** Start of SUPPLIED DATA **
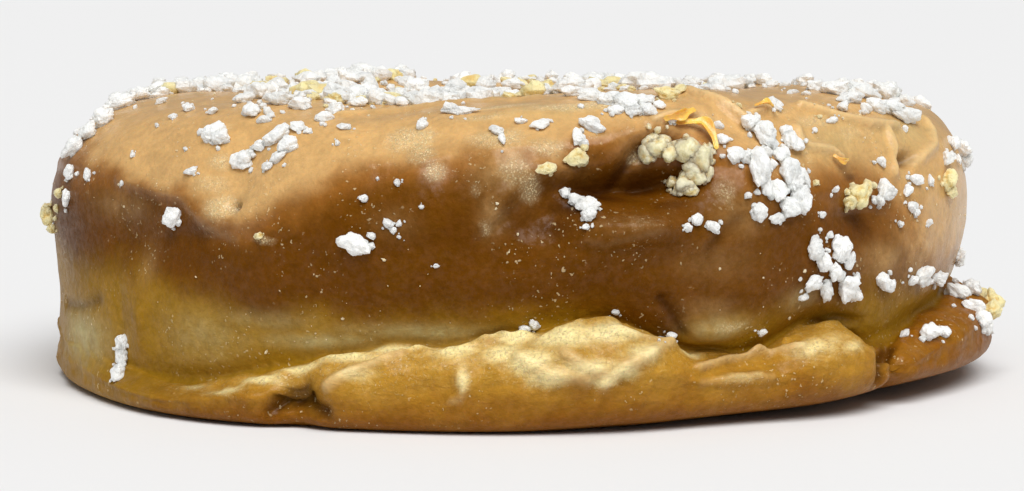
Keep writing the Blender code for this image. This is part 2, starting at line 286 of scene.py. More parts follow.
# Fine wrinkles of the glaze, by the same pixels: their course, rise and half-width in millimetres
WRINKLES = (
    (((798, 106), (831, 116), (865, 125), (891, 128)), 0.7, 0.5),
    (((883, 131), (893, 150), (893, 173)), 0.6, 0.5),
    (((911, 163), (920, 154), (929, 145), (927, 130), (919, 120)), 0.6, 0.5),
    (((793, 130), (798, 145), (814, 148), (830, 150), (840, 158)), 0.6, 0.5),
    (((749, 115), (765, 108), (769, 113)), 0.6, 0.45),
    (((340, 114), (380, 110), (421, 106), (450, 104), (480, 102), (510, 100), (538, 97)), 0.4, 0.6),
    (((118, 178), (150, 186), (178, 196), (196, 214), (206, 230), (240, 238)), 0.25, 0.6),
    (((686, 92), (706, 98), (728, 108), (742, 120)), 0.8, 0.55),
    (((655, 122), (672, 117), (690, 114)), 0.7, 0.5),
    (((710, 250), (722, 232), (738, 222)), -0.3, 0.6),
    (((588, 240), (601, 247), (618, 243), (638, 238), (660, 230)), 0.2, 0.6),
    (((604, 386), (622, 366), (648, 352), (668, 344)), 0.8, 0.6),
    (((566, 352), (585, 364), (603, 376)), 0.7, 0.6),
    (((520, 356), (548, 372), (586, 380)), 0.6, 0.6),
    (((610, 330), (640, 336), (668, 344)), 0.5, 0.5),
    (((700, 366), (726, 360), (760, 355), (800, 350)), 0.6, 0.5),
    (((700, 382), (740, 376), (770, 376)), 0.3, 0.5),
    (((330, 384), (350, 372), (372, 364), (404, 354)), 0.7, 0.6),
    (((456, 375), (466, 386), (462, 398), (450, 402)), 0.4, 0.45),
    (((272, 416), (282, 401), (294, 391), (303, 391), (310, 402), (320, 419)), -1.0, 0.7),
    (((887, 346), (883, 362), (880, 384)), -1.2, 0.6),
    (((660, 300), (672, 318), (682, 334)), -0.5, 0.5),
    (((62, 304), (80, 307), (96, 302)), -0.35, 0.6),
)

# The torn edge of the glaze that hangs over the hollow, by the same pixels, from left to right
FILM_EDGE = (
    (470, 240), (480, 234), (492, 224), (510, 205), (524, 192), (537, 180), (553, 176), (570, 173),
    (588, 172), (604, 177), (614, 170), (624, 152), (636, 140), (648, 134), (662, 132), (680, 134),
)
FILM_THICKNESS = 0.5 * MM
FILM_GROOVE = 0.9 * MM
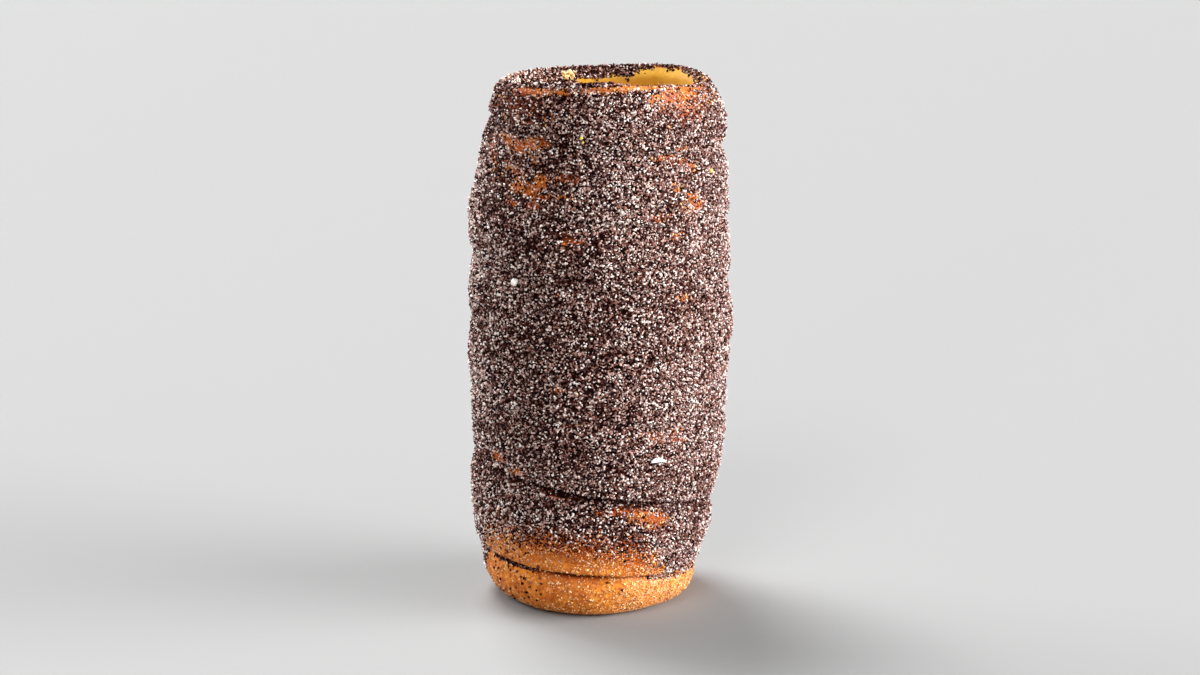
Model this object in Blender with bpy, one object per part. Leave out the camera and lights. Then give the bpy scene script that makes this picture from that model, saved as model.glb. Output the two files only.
** End of SUPPLIED DATA **
YOUR GOAL: Where a line contains the string "this", extract that line.

SOLUTION:
Keep writing the Blender code for this image. This is part 2, starting at line 286 of scene.py. More parts follow.
Model this object in Blender with bpy, one object per part. Leave out the camera and lights. Then give the bpy scene script that makes this picture from that model, saved as model.glb. Output the two files only.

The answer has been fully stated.